We were in Brazil looking for native fruits for possible drink products and used coconut water to tone down acidity. It was everywhere, but tasted terrible--nothing like fresh coconut juice. We did research and learned that a lot of the coconut water brands sold in the U.S. are made or co-packed at the same plant. It's a joke! We searched for organic,  Fair Trade, and sustainable alternatives, but they were nowhere to be found.

This was 2008, and coconut water was being marketed as the next-generation Gatorade--it has a similar chemical profile, but it's natural. So in 2010, when we learned that Coca-Cola and Pepsi were purchasing the smaller brands, we knew we could benefit from their marketing efforts as to why coconut water is great. All we had to do was come in and say, "By the way, this is how it's supposed to taste."

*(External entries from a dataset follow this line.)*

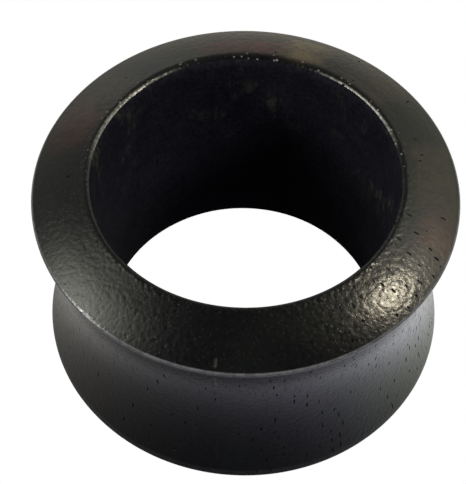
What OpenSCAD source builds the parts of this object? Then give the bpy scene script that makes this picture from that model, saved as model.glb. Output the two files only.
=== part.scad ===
/* [Saddle] */
// Diameter of the waist, which is the gauge of the stretched lobe it fits
gauge_d = 20; // [8:0.5:50]
// How far each flare stands out beyond the waist, on the radius
flare_rise = 0.95; // [0.6:0.05:2.6]
// Distance between the two flare edges
saddle_w = 10.75; // [7:0.05:20]

/* [Bore] */
// Thickness of the wood at the waist
waist_wall = 2.25; // [1:0.05:3]

/* [Rims] */
// Height of the front rim's bevel, from the flare edge up to the lip
front_bevel_h = 1.16; // [0.5:0.02:3]
// Height of the back rim's bevel, from the flare edge down to the lip
back_bevel_h = 1.88; // [0.5:0.02:3]
// How far each bevel bulges beyond a straight cone
bevel_crown = 0.11; // [0.04:0.01:0.3]
// Rounding of the two lips, where the bevels meet the bore
lip_round = 0.2; // [0.08:0.01:0.4]
// Rounding of the two flare edges
edge_round = 0.14; // [0.06:0.01:0.4]

/* [Hidden] */
$fn = 180;

gauge_r = gauge_d / 2;
flare_r = gauge_r + flare_rise;
bore_r = gauge_r - waist_wall;
half_w = saddle_w / 2;
// Share of a rounding's radius that its centre is set in by, so that it crosses both
// neighbours at a small angle and covers the corner between them
set_in = 0.99;

// Radius of the arc that stands rise above the middle of a chord
function arc_radius(chord, rise) = (chord * chord / 4 + rise * rise) / (2 * rise);

// Where two circles meet, on the left of the line from a to b
function circles_meet(a, ra, b, rb) =
    let (
        d = norm(b - a),
        along = (d * d + ra * ra - rb * rb) / (2 * d),
        u = (b - a) / d
    )
    a + along * u + sqrt(ra * ra - along * along) * [-u[1], u[0]];

// All profile points are [radius, height above the middle plane]
saddle_r = arc_radius(saddle_w, flare_rise);
saddle_c = [gauge_r + saddle_r, 0];
flare_edge = [flare_r, half_w];

// The bevel of height h: its lip corner, and the radius and centre of its arc
function lip_corner(h) = [bore_r, half_w + h];
function bevel_r(h) = arc_radius(norm(lip_corner(h) - flare_edge), bevel_crown);
function bevel_c(h) =
    let (
        lip = lip_corner(h),
        out = [lip[1] - flare_edge[1], flare_edge[0] - lip[0]] / norm(lip - flare_edge)
    )
    (flare_edge + lip) / 2 - (bevel_r(h) - bevel_crown) * out;

// Centres of the two roundings at the ends of that bevel
function lip_c(h) =
    let (
        c = bevel_c(h),
        x = bore_r + set_in * lip_round,
        reach = bevel_r(h) - set_in * lip_round
    )
    [x, c[1] + sqrt(pow(reach, 2) - pow(x - c[0], 2))];
function edge_c(h) = circles_meet(
    bevel_c(h), bevel_r(h) - set_in * edge_round, saddle_c, saddle_r + set_in * edge_round
);

// Height of the middle plane when the plug stands on its back lip
middle_z = lip_c(back_bevel_h)[1] + lip_round;

// Profile from just below the middle plane up to a lip, for a bevel of height h
module half_profile(h) {
    lip_c = lip_c(h);
    edge_c = edge_c(h);
    lip_out = (lip_c - bevel_c(h)) / norm(lip_c - bevel_c(h));
    edge_out = (edge_c - bevel_c(h)) / norm(edge_c - bevel_c(h));
    edge_in = (saddle_c - edge_c) / norm(saddle_c - edge_c);
    difference() {
        union() {
            intersection() {
                translate(bevel_c(h)) circle(bevel_r(h));
                polygon([
                    [bore_r, -1], [bore_r, lip_c[1]], lip_c, lip_c + lip_out, edge_c + edge_out,
                    edge_c, edge_c + edge_in, [flare_r, -1]
                ]);
            }
            translate(lip_c) circle(lip_round);
            translate(edge_c) circle(edge_round);
        }
        translate(saddle_c) circle(saddle_r);
    }
}

// The whole plug: standing on its back lip with the axis upright
module tunnel() {
    color([0.055, 0.045, 0.04])
    translate([0, 0, middle_z])
    rotate_extrude() {
        half_profile(front_bevel_h);
        mirror([0, 1]) half_profile(back_bevel_h);
    }
}

tunnel();
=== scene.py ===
"""A turned black wood ear tunnel, double flared, standing on its back lip on a pale table."""
import itertools
import math
import random

import bpy
from mathutils import Matrix, Vector, noise


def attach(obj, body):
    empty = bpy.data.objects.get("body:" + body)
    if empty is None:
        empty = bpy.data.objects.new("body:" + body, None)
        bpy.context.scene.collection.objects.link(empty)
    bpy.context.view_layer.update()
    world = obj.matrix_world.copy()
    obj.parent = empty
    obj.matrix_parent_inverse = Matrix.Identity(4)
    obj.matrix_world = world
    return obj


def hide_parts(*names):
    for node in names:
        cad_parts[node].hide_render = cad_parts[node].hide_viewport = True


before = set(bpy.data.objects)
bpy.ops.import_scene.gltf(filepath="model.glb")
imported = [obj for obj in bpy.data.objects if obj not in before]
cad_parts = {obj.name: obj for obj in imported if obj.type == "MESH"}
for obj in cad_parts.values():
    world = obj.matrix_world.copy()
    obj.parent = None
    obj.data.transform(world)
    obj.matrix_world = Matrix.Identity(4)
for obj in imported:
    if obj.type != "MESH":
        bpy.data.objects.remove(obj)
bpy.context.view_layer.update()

MM = 0.001

# Sizes of the plug, the same as in the part's own source
GAUGE_R = 10 * MM
FLARE_RISE = 0.95 * MM
SADDLE_W = 10.75 * MM
WAIST_WALL = 2.25 * MM
FRONT_BEVEL_H = 1.16 * MM
BACK_BEVEL_H = 1.88 * MM
BEVEL_CROWN = 0.11 * MM
LIP_ROUND = 0.2 * MM
EDGE_ROUND = 0.14 * MM
BORE_R = GAUGE_R - WAIST_WALL

# The front lip is rounder at the back of the plug, where it was rubbed more
LIP_ROUND_FAR = 0.52 * MM

# Faces round the axis, and along each stretch of the profile. The rim is the outermost strip of a bevel.
COLUMNS = 272
FACES = {"bore": 28, "lip": 12, "bevel": 25, "rim": 4, "edge": 9, "saddle": 60}
RIM_W = 0.13 * MM

# Vessels of the wood that the surface cuts open: how many in a square millimetre of each stretch
# where they are thickest, how many faces one runs over, its width as a share of a face, and over how
# many degrees to each side of the thickest place they thin out
PORES = {
    "bore": {"density": 0.4, "lengths": (1, 2), "width": 0.5, "spread": 45},
    "lip": {"density": 0.8, "lengths": (2, 4), "width": 0.5, "spread": 45},
    "bevel": {"density": 5.0, "lengths": (1, 3), "width": 0.55, "spread": 19},
    "saddle": {"density": 5.0, "lengths": (1, 3), "width": 0.36, "spread": 45},
}
PORE_RICH = {"azimuth": 318, "elsewhere": 0.03}
PORE_SEED = 11

# Many vessels are open pits. The rest are filled with wax almost to the surface and catch the light.
OPEN_SHARE = {"bore": 0.75, "lip": 0.75, "bevel": 0.75, "saddle": 0.5}
OPEN_DEPTH = (0.04 * MM, 0.09 * MM)
FILLED_DEPTH = (0.003 * MM, 0.009 * MM)

# How pits differ. In shares of a face: how far off its middle they lie and how far they stay from its
# ends. In shares of their width: how wide they come out, how ragged their sides are and how wide their
# ends are. The floor is a share of the mouth, along the axis and across.
PIT_SHIFT = 0.1
PIT_ENDS = (0.1, 0.22)
PIT_WIDTHS = (0.75, 1.15)
PIT_RAGGED = (0.85, 1.15)
PIT_TAPER = 0.6
PIT_FLOOR = (0.7, 0.5)

# How far hand sanding left the form from true, how many waves of it there are to a waist's radius, and
# where in the noise the heights are taken from, so that they don't follow the radii
WOBBLE = 0.012 * MM
WOBBLE_WAVES = 1.7
WOBBLE_SHIFT = Vector((9, 4, 2))

# Places where the front lip is worn back, as azimuth and spread in degrees and depth, and how far from
# the centre of the lip's rounding the wear reaches
WORN_LIPS = ((226, 34, 0.1 * MM), (40, 25, 0.09 * MM), (115, 20, 0.07 * MM))
WEAR_REACH = 0.9 * MM

# A flat rubbed on the front edge: its azimuth and spread, the way that it faces (0 is outwards, 90 is up)
# in degrees, and its depth
FLAT = {"azimuth": 227, "spread": 10, "facing": 58, "depth": 0.01 * MM}

# How far up the lips' roundings the dull finish of the bore reaches, as a share of their radius
DULL_LIP = 0.7

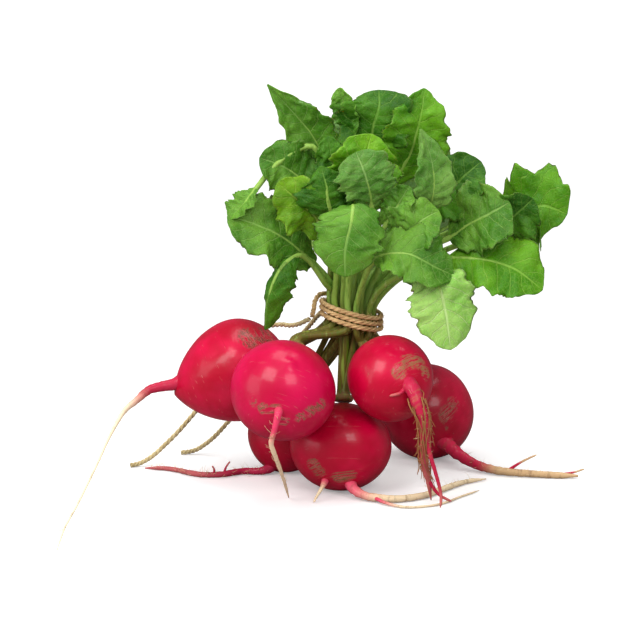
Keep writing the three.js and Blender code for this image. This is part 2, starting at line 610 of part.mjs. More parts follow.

Riboud: We had to find the best-tasting coconut. I started searching in South America and Africa before settling on a variety in Thailand called the Nam Hom, which means "fragrant ones." They're small, with little water yield, but the taste is exquisite.

The average coconut water is a blend from different types of coconuts. In our case, we wanted to focus on one variety, and go deep in understanding how it is grown within the communities that harvest the crop.

Guilbert: Farmers see a lot of excited people come through, so it was very hard to develop a trusting relationship. They didn't want to give us a crop--they wanted to test us. Farmers wait until you come back six or seven times before they begin to trust you. It took us a year.

Riboud: Working closely with the farmers, I learned that the speed of extraction from harvesting to bottling is key to flavor retention, so we set up our plant in the middle of the farmland. Now we have thousands of acres of organic farms and are certified Fair for Life, which is even more rigorous than Fair Trade.

Last year, Harmless Harvest debuted its caffeinated coffee coconut water, which sources arabica beans from a Fair Trade cooperative in Peru.
CREDIT: Courtesy company

Guilbert: Throughout this process, we realized that we had no clue what we were doing. So we reached out to people who had changed the food industry to be our mentors, like Stonyfield co-founder Gary Hirshberg and the global grocery coordinator for Whole Foods. We showed them preliminary prototypes, and they told us, "We'll walk by your side because you're being transparent." We had products that had failed in the beginning, but they let us know that part of the process of changing any type of industry is that you're going to have to fail a few times.

We started researching extracting and bottling methods and learned about heat processing, which everyone was doing then. But heat burns off the compounds that give coconut water its complex vanilla and almond flavor. After lots of trial and error, we settled on HPP--high-pressure processing, which uses pressure instead of heat. It has been used in preserving deli meats, but there was almost no application for beverages, so we worked with univer­sities and scientists to develop a pro­prietary HPP technology for coconut water.

Riboud: We knew we were on to something big the day a bottle came out of one of our pilot HPP plants and we couldn't tell the difference between it and fresh coconut juice. We threw it into a cooler and brought it to Errol Schweizer, then the global buyer at Whole Foods. He drank it, and Harmless Harvest was on the shelves at Whole Foods a couple of months later.

Guilbert: We really focused on one retail partner, Whole Foods. A lot of entrepreneurs hedge their bets and work with a lot of sources. We worked with literally one farm, one plant, and one retailer. That meant if something went wrong, everything went wrong, but the deal was to stay super focused, and Whole Foods as a footprint was humongous for us. Once we knew that we had something intrinsically exceptional, we didn't wait for the market to validate it, because then you're allowing yourself to be exposed to competitive forces that can crush you even if you have a better product. So we decided to stock up. We had a million units in a warehouse before we sold a single bottle. The idea was to suddenly appear out of nowhere. As a result, we were a best-selling item at Whole Foods within one year.

Riboud: The market demand is fast, but farming is slow. It takes three years to grow a coconut to harvest. Our model has been to be a decelerator, meaning we absorb the speed and volatility of growth in our business model, rather than put that pressure on our farmers. We view our role as a bridge between the speed of business and nature.

 
The highs and lows of sustainability

Beverage mavens

In September, Guilbert and Riboud stepped back, hiring former Coca-Cola executive Giannella Alvarez to be the company's CEO and Brad Paris, from POM Wonderful, for the COO position.

Cash for coconuts

The company subsequently raised $50 million, which will fund a new production plant in Thailand, along with expansion into new product categories.

Bottle rehab

In December, Harmless suspend­ed its bottling operations after the FDA complained about the safety of its methods in Thailand. The company has since developed a new filtration process.